Changes to College Soccer Would Be Detrimental

Posted: November 28, 2011 in US Soccer
Tags: , ,

This article addresses the proposal the NCAA is making to do away with the five spring developmental matches that are currently allowed in Division I soccer.  As it stands we are facing a major shift in the development of soccer players in the United States with the introduction of the US Academy system.  Players are already giving up high school soccer and traditional club soccer for the pursuit of the being seen to sign a professional contract or consideration for a national youth team.

The NCAA should be considering moving soccer to a split season format, not decreasing the number of matches even further.  As it stands D1 schools are allowed only 20 matches in the fall championship season, and five developmental games in the spring.  These 25 matches make up one of the shortest seasons in college sports.  While our international counter parts are getting 10 months of soccer training and matches to develop top performers our kids will get a four year degree, but be limited to five months of competition and training in a structured environment.

What the NCAA is proposing is going to make it harder to sell kids on the benefits of pursuing a degree while also pursuing the dream of playing soccer at a higher level.  More kids have already given up playing high school soccer to be a part of the US Academy system.  Players in this system are already being molded to think more about pursuing a professional playing career immediately out of high school rather than pursuing an education.  For most of these players they might spend some time on a developmental club or in a lower division professional team, come out at age 20-24 without any higher education and try to figure out what to do next.

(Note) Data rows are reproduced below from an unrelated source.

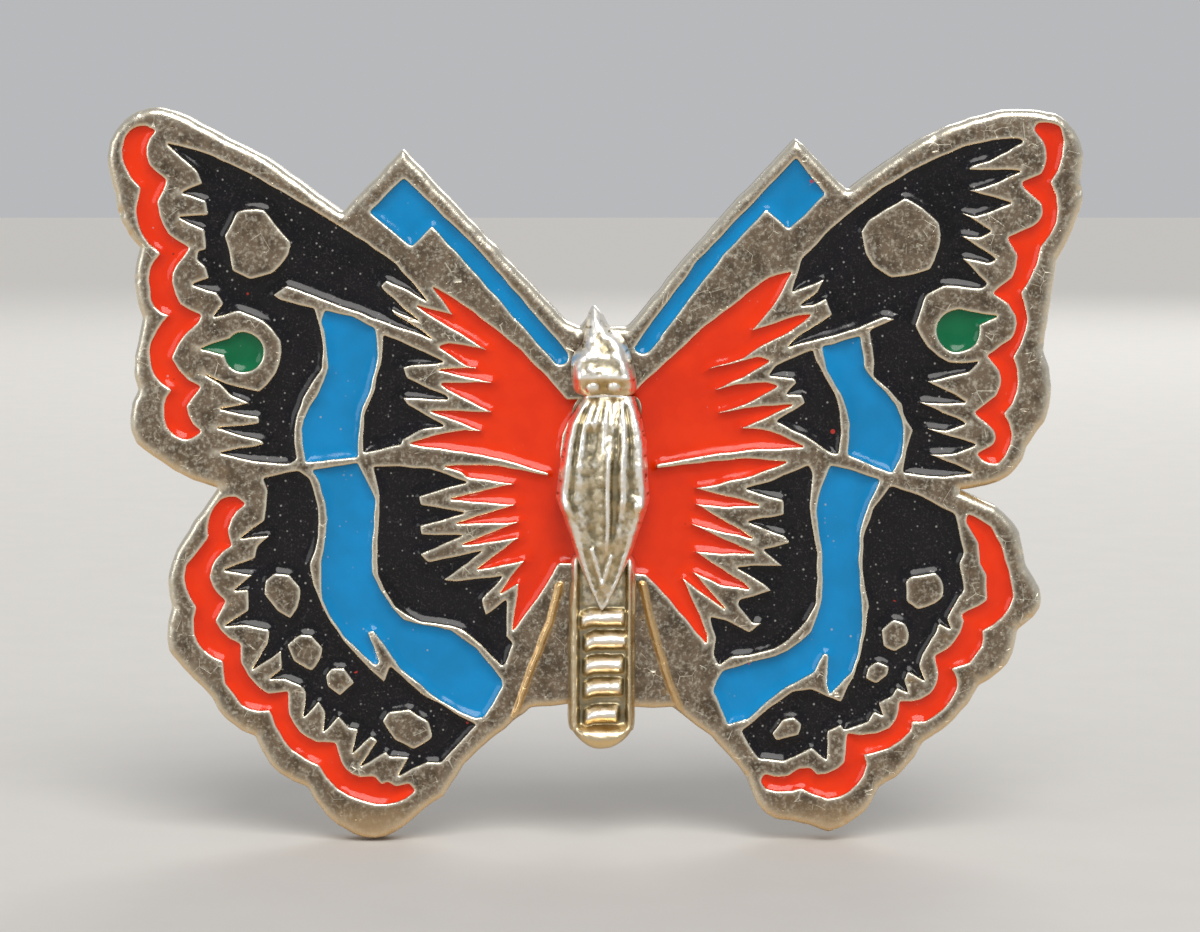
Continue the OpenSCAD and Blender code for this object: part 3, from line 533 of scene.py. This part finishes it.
def thorax_height(p, depth):
    """Height of the thorax, from how far each point lies across it."""
    x, z = p[:, 0], p[:, 1]
    zs, left, right = np.array(THORAX_SIDES)[::-1].T
    lo, hi = np.interp(z, zs, left), np.interp(z, zs, right)
    u = (x - 0.5 * (lo + hi)) / (0.5 * (hi - lo) + 0.02)
    crown = np.interp(z, [-7.4, -6.3, -5.2, -3.5, -1.5, 0.3, 1.3], [0.85, 1.05, 1.25, 1.5, 1.65, 1.3, 0.75])
    h = 0.15 + crown * (1 - 0.12 * u * u) * np.clip(1 - np.abs(u) ** 12, 0, 1) ** 0.5
    # long ridges and hollows that fan out from the neck
    h += 0.15 * bell(u, -0.84, 0.1) * between(z, -3.0, 0.8)
    h -= 0.13 * bell(u, -0.66, 0.08) * between(z, -3.4, 0.9)
    h -= 0.24 * bell(u, -0.3, 0.24) * between(z, -4.6, 0.1)
    h += 0.22 * bell(u, 0.1, 0.06) * between(z, -4.8, -0.9)
    h -= 0.13 * bell(u, 0.26, 0.09) * between(z, -4.4, 0.6)
    h += 0.15 * bell(u, 0.44, 0.07) * between(z, -3.2, -0.2)
    h -= 0.1 * bell(u, 0.62, 0.07) * between(z, -2.6, 0.9)
    h += 0.1 * bell(u, 0.86, 0.08) * between(z, -2.6, 0.7)
    h += 0.035 * np.cos(u * 24 + 0.6) * between(z, -0.9, 1.0, 0.5) * ramp(1 - np.abs(u), 0.05, 0.3)
    # rough shoulders, the small V near the tip, and the raised rims that meet there
    h += 0.35 * bell(np.linalg.norm(p - (-1.42, -3.2), axis=1), 0, 0.34)
    h += 0.35 * bell(np.linalg.norm(p - (1.72, -3.1), axis=1), 0, 0.32)
    inner = np.abs(u) < 0.8
    h -= 0.12 * inner * ramp(-z, 4.3, 5.2) * ramp(0.8 - np.abs(u), 0.0, 0.2)
    for start, end in (((-0.32, -4.9), (0.08, -6.35)), ((0.45, -5.2), (0.1, -6.35))):
        h += 0.12 * bell(to_line(p, start, end), 0, 0.075)
    h += 0.05 * hills(p, 0.45, 41.0) + 0.022 * hills(p, 0.16, 42.0)
    return np.maximum(h, 0.12)


def abdomen_height(p, depth):
    """Height of the abdomen: a frame round a trough with cross bars."""
    x, z = p[:, 0], p[:, 1]
    h = 0.1 + 0.66 * dome(depth, 0.34)
    trough = between(x, -0.92, 1.12, 0.1) * between(z, -12.35, -4.0, 0.15)
    h -= 0.34 * trough
    # a fine line runs down the inner side of the right rail
    h += 0.14 * bell(x, 1.2, 0.06) * between(z, -12.0, -5.8)
    h -= 0.1 * bell(x, 1.34, 0.05) * between(z, -12.0, -5.8)
    for middle, start, end in BARS:
        # each bar is a soft wave whose left end droops
        spine = middle - 0.06 - 0.14 * bell(x, start + 0.05, 0.28)
        lift = np.clip(1 - ((z - spine) / 0.39) ** 2, 0, 1)
        h += 0.5 * lift * between(x, start + 0.08, end - 0.08, 0.12) * trough
    h += 0.3 * bell(z, -12.75, 0.35) * dome(depth, 0.6)
    h += 0.05 * hills(p, 0.45, 51.0) + 0.02 * hills(p, 0.15, 52.0)
    return h


def relief(built, line, height):
    """Adds a closed lump with this outline and this height over the land."""
    loop = wander(smooth_loop(line))
    edge = Edges([loop])
    near = rings([loop], edge, BODY_ROWS, -1)
    far = grid(loop.min(axis=0), loop.max(axis=0), BODY_PITCH)
    far = far[inside(far, [loop])]
    far = far[edge.distance(far) > 0.16]
    xz, tris = triangulate([loop], np.vstack([near, far]))
    y = FRONT - height(xz, edge.distance(xz))
    built.sheet(xz, y, tris)
    side = y[: len(loop)]
    built.wall([(loop, side), (loop, FRONT + BODY_FOOT)])
    flat, faces = triangulate([loop], np.zeros((0, 2)))
    built.sheet(flat, FRONT + BODY_FOOT, faces, front=False)


def ball(built, middle, radius, down=16, around=24):
    """Adds a small sphere."""
    verts, faces = [], []
    for i in range(1, down):
        a = math.pi * i / down
        for j in range(around):
            b = 2 * math.pi * j / around
            verts.append((math.sin(a) * math.cos(b), math.cos(a), math.sin(a) * math.sin(b)))
    for i in range(down - 2):
        for j in range(around):
            k = (j + 1) % around
            p, q, r, t = i * around + j, i * around + k, (i + 1) * around + k, (i + 1) * around + j
            faces += [(p, q, r), (p, r, t)]
    n = len(verts)
    verts += [(0, 1, 0), (0, -1, 0)]
    for j in range(around):
        k = (j + 1) % around
        faces += [(n, k, j), (n + 1, n - around + j, n - around + k)]
    built.add(np.array(middle) + radius * np.array(verts), faces)


def softened(name, material, width):
    """A finding with its edges broken, in place of its plain CAD node."""
    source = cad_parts[name]
    bm = bmesh.new()
    bm.from_mesh(source.data)
    bmesh.ops.remove_doubles(bm, verts=bm.verts, dist=0.0005 * MM)
    bmesh.ops.dissolve_limit(bm, angle_limit=math.radians(1), verts=bm.verts, edges=bm.edges)
    sharp = [e for e in bm.edges if len(e.link_faces) == 2 and e.calc_face_angle() > math.radians(35)]
    bmesh.ops.bevel(bm, geom=sharp, offset=width * MM, offset_type="OFFSET", segments=3, profile=0.5,
        affect="EDGES", clamp_overlap=True)
    mesh = bpy.data.meshes.new(name.replace("_", "-"))
    bm.to_mesh(mesh)
    bm.free()
    mesh.materials.append(material)
    mesh.polygons.foreach_set("use_smooth", [True] * len(mesh.polygons))
    mesh.set_sharp_from_angle(angle=math.radians(32))
    obj = bpy.data.objects.new(mesh.name, mesh)
    bpy.context.scene.collection.objects.link(obj)
    return obj


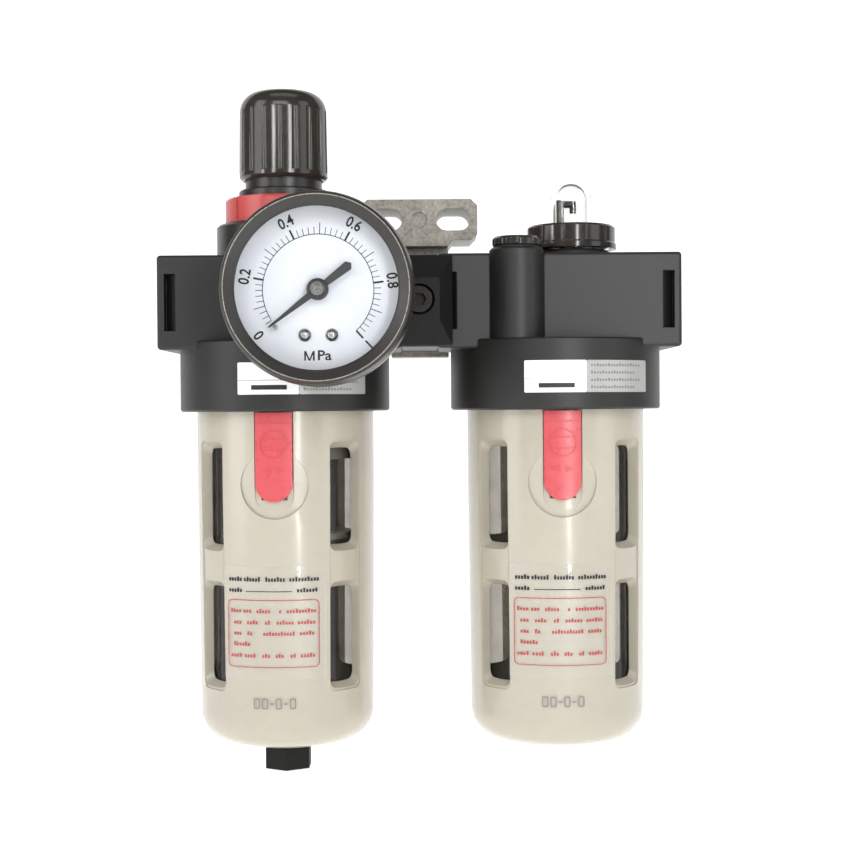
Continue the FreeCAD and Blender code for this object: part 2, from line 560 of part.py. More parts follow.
ring = turned("ring_blank", [("15.4", "0"), ("ring_radius - 0.6", "0"), ("ring_radius", "0.6"),
                             ("ring_radius", "ring_top - bonnet_top - 0.8"),
                             ("ring_radius - 0.8", "ring_top - bonnet_top"),
                             ("15.4", "ring_top - bonnet_top")], ("filter_x", "axis_y", "bonnet_top"))
notch_floor = rod("ring_notch_floor", "ring_radius - notch_deep", "12", ("filter_x", "axis_y", "bonnet_top"))
notches = [cut("ring_notch_%d" % at,
               rod("ring_notch_blank_%d" % at, "ring_radius + 1", "10",
                   ("filter_x", "axis_y", "bonnet_top + ring_lip"), angle=number("notch_angle"),
                   turn=222 + 60 * at), [notch_floor]) for at in range(6)]
node(cut("ring_piece", ring, notches), "bonnet_ring")

flutes = []
for at in range(18):
    angle = math.radians(20 * at + 10)
    flutes.append(rod("knob_flute_%d" % at, "1.25", "knob_shoulder - knob_base - 2.4", (
        "filter_x + (knob_radius + 0.45) * %.6f" % math.cos(angle),
        "axis_y + (knob_radius + 0.45) * %.6f" % math.sin(angle), "knob_base + 2.4")))
up = " - knob_base"
knob = turned("knob_blank", [
    ("neck_radius + 0.4", "0"), ("knob_radius - 0.9", "0"), ("knob_radius", "1"),
    ("knob_radius - 0.3", "knob_shoulder" + up, "left", "6.6"),
    ("knob_radius - 5.6", "knob_top - 0.4" + up, "left", cap_round("knob_radius - 5.6", "0.4")),
    ("0", "knob_top" + up), ("0", "neck_top + 3" + up), ("neck_radius + 0.4", "neck_top + 3" + up)],
    ("filter_x", "axis_y", "knob_base"))
socket = box("knob_socket", ("filter_x - 3.55", "axis_y - 3.55", "neck_top + 2"), ("7.1", "7.1", "9"))
node(cut("knob_piece", knob, flutes + [socket]), "adjusting_knob")

node(fuse("screw_piece", [
    rod("screw_thread", "4", "14", ("filter_x", "axis_y", "8")),
    rod("screw_collar", "8", "2", ("filter_x", "axis_y", "neck_top - 6.1")),
    rod("screw_shaft", "3.9", "6.4", ("filter_x", "axis_y", "neck_top - 6")),
    box("screw_square", ("filter_x - 3.5", "axis_y - 3.5", "neck_top + 0.3"), ("7", "7", "7.7")),
    rod("screw_root", "3.4", "8", ("filter_x", "axis_y", "neck_top - 1"))]), "adjusting_screw")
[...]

Instead the NCAA should be working with USSF to figure out how we can accomplish the task of developing young talent best for the professional and international game, while still promoting the importance of a college degree.  If this proposal passes (and there is already a proposal for the NCAA to decrease the number of fall matches to 18) than the other divisions and college leagues will probably follow.  Division II soccer will eliminate their dates of competition in the spring, and the NAIA will eliminate theirs as well.  Then we will see more and more kids opting to skip college and try their hand at a professional career instead.  Right now the talent pool in college soccer is still very high and considered a good source for our professional league, but with this new rule we will see college soccer become a second-class citizen to the semi-professional teams that are in and out of leagues annually.  We need to do what is best for the development of soccer and the development of productive young men and women for our society.

  1. ponchat says:

    I saw this awhile back, since I am at an NCAA school…I try to keep up with these things. If the NCAA couldn’t get ANY more stupid, they release this info:

    Basically, it is saying the APR score was raised from a 925 to a 930. So, if a team has an APR of below 930, they face discipline. These APR scores affect DI football and basketball mainly. So, what does this 930 score mean? It means you graduate 50 PERCENT of your student athletes?! They think that’s a good precedent to set? That is baffling. They think that schools should be able to achieve that?! DUH!!!